En la tercera y última tentación, el demonio pretende que Jesús lo adore, a cambio de riquezas y poderes terrenos: “El demonio lo llevó luego a una montaña muy alta; desde allí le hizo ver todos los reinos del mundo con todo su esplendor, y le dijo: “Te daré todo esto, si te postras para adorarme”. Jesús le respondió: “Retírate, Satanás, porque está escrito: Adorarás al Señor, tu Dios, y a él solo rendirás culto”. Entonces el demonio lo dejó, y unos ángeles se acercaron para servirlo”. Luego de la satisfacción de las pasiones –concupiscencia de la carne-, luego de la adoración de sí mismo –concupiscencia del espíritu-, el hombre cae en el peor de los pecados, y es la adoración de Satanás, una simple creatura que, además de ser simple creatura, no merece ni siquiera la admiración por su hermosura, como los ángeles de Dios, sino el desprecio absoluto, por ser un rebelde y un insolente contra Dios. Esto –la adoración al demonio- se da de diversas maneras: con las prácticas ocultistas, con la magia, el esoterismo, la wicca –brujería moderna-, el umbandismo, el culto a los servidores del demonio –Gauchito Gil, San La Muerte, Difunta Correa-, aunque también se adora al demonio de modo indirecto al menos, con la adoración del dinero, con el deseo de poseer, de modo avaro y sin importar los medios ilícitos, la mayor cantidad de dinero posible. Jesús nos enseña que “sólo a Dios se debe adorar”, y aunque Dios, que está en la cruz y en la Eucaristía, no nos promete bienes, dinero, poder y fama en este mundo, y aunque nos promete lo contrario, humillaciones, tribulaciones, padecimientos por su Nombre y, con la Eucaristía, ninguna satisfacción sensible –porque no se lo ve, ni se lo siente, ni se lo oye-, sí nos promete, en la otra vida, a quien lo adore a Él en la cruz, besando sus pies ensangrentados y postrándose ante su Presencia Eucarística en la adoración, la bienaventuranza eterna en el Reino de los cielos.

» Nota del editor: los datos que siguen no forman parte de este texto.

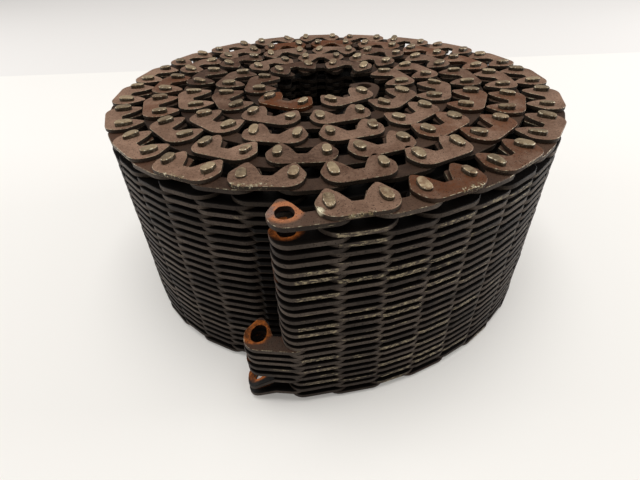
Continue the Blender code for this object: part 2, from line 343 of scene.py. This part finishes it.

         “Jesús fue llevado por el Espíritu al desierto, para ser tentado por el demonio”. Nosotros, en el desierto de la vida, también somos tentados por el espíritu inmundo, pero Jesús, con su ejemplo y con su gracia, nos da las armas para resistir toda tentación, cualquier tentación, y el triunfo nuestro comienza cuando, movidos por el Espíritu Santo y con el corazón contrito y humillado, nos postramos ante su Cruz y besamos sus pies ensangrentados y cuando nos postramos ante su Presencia Eucarística.



[1] http://www.religionenlibertad.com/que-es-la-concupiscencia-40636.htm. Este apetito concupiscible se opone al “apetito racional o natural”, que es “la subordinación de la razón a Dios” con el consecuente dominio de las pasiones por la razón, lo cual sin embargo es posible, después del pecado original, solo por la acción de la gracia santificante. En esta subordinación “gracia-razón-pasiones”, está todo el bien de la naturaleza humana.